'Dual Personality' shows both Steve's soldier self and the artist he became after being treated for PTSD with art therapy.
I was 19 when I went over, I was 19 when I came home and I was two people. I tried immediately to get back into life as I had known it before the war, but I couldn't let the soldier part go. It wouldn't go away. I was retired, but I still responded to sensory input as a combat soldier. I do feel I have two personalities. In combat, what formed after a while was that I had to give up believing I'd survive, just to survive. In doing so, I let rise to the surface a new part of me, a part I never knew existed. That was to live by the senses - smell, sight, sound, touch - to survive. That barbaric or animalistic side, that I think all of us have, became dominant in me while I was in Viet Nam.
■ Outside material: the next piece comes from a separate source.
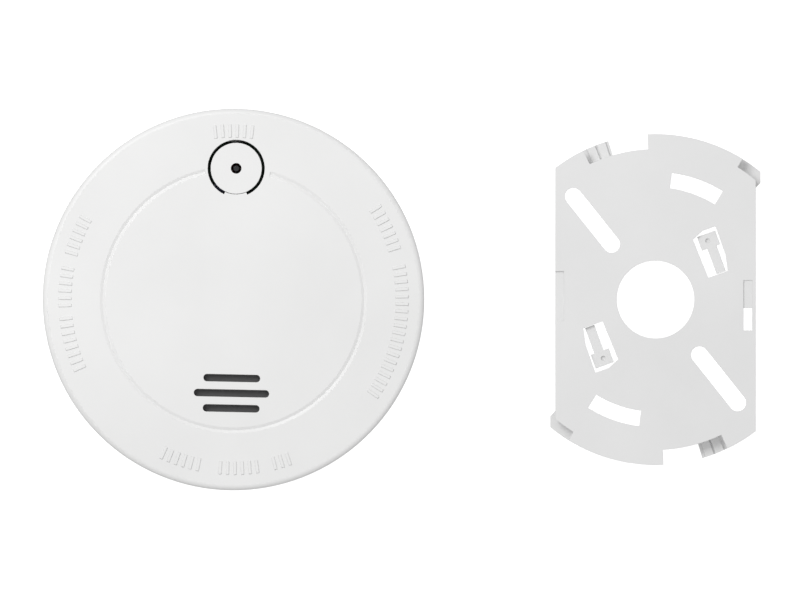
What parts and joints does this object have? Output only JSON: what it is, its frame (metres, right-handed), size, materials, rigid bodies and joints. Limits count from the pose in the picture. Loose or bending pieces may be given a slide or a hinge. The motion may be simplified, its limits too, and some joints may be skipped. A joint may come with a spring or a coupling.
{
  "type": "smoke detector",
  "caption": "Round battery smoke detector head lying face up beside its oval twist-lock ceiling bracket, with test button, sounder, chamber and block battery.",
  "frame": {"origin": "centre of the bracket's ceiling face, on the axis of its cable hole", "axes": "+Z towards the ceiling, out of the bracket's ceiling face (the head lies face up beside it, so its front also faces +Z at rest); +X from the head to the bracket, along the row's longest side; +Y towards the test button"},
  "size_m": [0.1904, 0.101, 0.0342],
  "materials": {
    "head_plastic": "fine satin mould texture",
    "bracket_plastic": "smooth satin",
    "black_plastic": "matt black, light absorbing",
    "plunger_plastic": "smooth",
    "flag_plastic": "red, smooth",
    "clear_plastic": "clear, polished",
    "led_lens": "tinted lens",
    "board": "green solder mask over glass fibre",
    "component_black": "moulded epoxy",
    "capacitor_sleeve": "shrunk sleeve",
    "coil_ferrite": "ferrite",
    "screen_steel": "fine mesh",
    "ir_lens": "tinted epoxy",
    "diode_lens": "dark tinted epoxy",
    "brass_disc": "rolled, with a ceramic coat in the middle",
    "spring_steel": "drawn, bright",
    "contact_brass": "stamped",
    "battery_jacket": "printed foil with plain bands, no lettering",
    "screw_steel": "zinc plated",
    "label_paper": "blank label",
    "sounder_plastic": "dark grey, fine texture"
  },
  "bodies": {
    "bracket": {"bracket_plate": "bracket_plastic"},
    "latch_tongue_a": {"latch_tongue_a": "bracket_plastic"},
    "latch_tongue_b": {"latch_tongue_b": "bracket_plastic"},
    "head_carrier": {"rating_label": "label_paper"},
    "head": {"front_cover": "head_plastic", "base": "head_plastic", "light_pipe": "clear_plastic", "status_led": "led_lens", "test_switch": "component_black", "circuit_board": "board", "microcontroller": "component_black", "capacitors": "capacitor_sleeve", "boost_coil": "coil_ferrite", "resistors": "component_black", "chamber_base": "black_plastic", "chamber_cap": "black_plastic", "insect_screen": "screen_steel", "ir_emitter": "ir_lens", "photodiode": "diode_lens", "sounder_housing": "sounder_plastic", "piezo_disc": "brass_disc", "sounder_springs": "spring_steel", "battery_contacts": "contact_brass", "cover_screws": "screw_steel"},
    "test_button": {"test_button": "head_plastic"},
    "switch_plunger": {"switch_plunger": "plunger_plastic"},
    "battery": {"battery": "battery_jacket"},
    "battery_flag": {"battery_flag": "flag_plastic"}
  },
  "joints": [
    {"name": "head_swing", "type": "hinge", "parent": "bracket", "child": "head_carrier", "pos_m": [-0.05597, 0, -0.0038], "axis": [0, 1, 0], "range_deg": [-180, 0]},
    {"name": "head_twist", "type": "hinge", "parent": "head_carrier", "child": "head", "pos_m": [-0.11195, 0, 0], "axis": [0, 0, 1], "range_deg": [-11, 0]},
    {"name": "latch_tongue_a_bend", "type": "hinge", "parent": "bracket", "child": "latch_tongue_a", "pos_m": [0.01645, 0.00676, -0.0019], "axis": [0.9397, 0.342, 0], "range_deg": [0, 4.5], "stiffness_Nm_per_rad": 0.05},
    {"name": "latch_tongue_b_bend", "type": "hinge", "parent": "bracket", "child": "latch_tongue_b", "pos_m": [-0.01645, -0.00676, -0.0019], "axis": [-0.9397, -0.342, 0], "range_deg": [0, 4.5], "stiffness_Nm_per_rad": 0.05},
    {"name": "test_button_press", "type": "hinge", "parent": "head", "child": "test_button", "pos_m": [-0.11137, 0.02794, 0.026], "axis": [-0.9998, 0.0209, 0], "range_deg": [0, 2.5], "stiffness_Nm_per_rad": 0.1},
    {"name": "switch_travel", "type": "slide", "parent": "head", "child": "switch_plunger", "axis": [0, 0, -1], "range_m": [0, 0.0005]},
    {"name": "battery_out", "type": "slide", "parent": "head", "child": "battery", "axis": [0, 0, -1], "range_m": [0, 0.04]},
    {"name": "battery_flag_drop", "type": "hinge", "parent": "head", "child": "battery_flag", "pos_m": [-0.14524, 0.00626, 0.0196], "axis": [0.829, 0.5592, 0], "range_deg": [0, 80]}
  ],
  "couplings": [
    {"joint": "switch_travel", "follows": "test_button_press", "m_per_rad": 0.01135},
    {"joint": "battery_flag_drop", "follows": "battery_out", "rad_per_m": 34.9}
  ]
}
Once I took everything military, everything green, everything I had - photographs - that I could find, and I burned it. Still I couldn't forget. I tried to use stop therapy, which is any time a thought occurs to stop it, but I got an ulcer. I had no control over this. I was so maddened by it that I tried to commit suicide. All that did was send me deeper into soldier mode.
What I'm afraid of is someone will upset me by attacking me. My response to that might be the way it was in combat - immediate and lethal. Sometimes this fear in me about hurting other people makes me want to cut my hands off. But they're the same hands that make statues. It's all in the head, it's not in the hands.
-- Steve Piscitelli, May 5, 1987
Excerpts from Massive Trauma and Post-traumatic Stress Disorder: The Survivor Syndrome, by Bruce I. Goderez, MD, staff psychiatrist, VA Medical Center, Northampton, Massachusetts:
Many combat veterans can report a particular traumatic incident which resulted in a sudden discontinuity in psychological functioning, a profound transformation which could occur at different points in their tour depending on the severity of stress and the inherent coping capacity of the individual. This change often came at the moment of the first kill or after seeing a friend blown to pieces. In some cases the transformation was virtually instantaneous, a psychological 'snap' which later may be described as literally having died. In the majority of cases there was a period of hours to days of acute disorganization indistinguishable from the classic description of an acute combat reaction.
The transformed soldier was often hardly recognizable as the adolescent who had prepared for combat a few short months before. All the previous beliefs about the nature of the world and one's placed in it became meaningless. Normal emotions such as love, tenderness, compassion, empathy, and ordinary fear seemed to be gone, having been replaced with the capacity to hate in a totally uninhibited manner which is unimaginable to ordinary people.
The most parsimonious description of this process is that, under the stimulus of overwhelming stress, the original adolescent personality was rather suddenly suppressed or disassociated and replaced by a 'warrior personality' that had been rehearsed in basic training. This warrior personality represents the coherent functioning of an elaborate set of attitudes and skills that favor survival in a combat situation. It is our observation that much of the extreme symptomatology manifesting today represents the persistence into civilian life of various aspects of this warrior personality.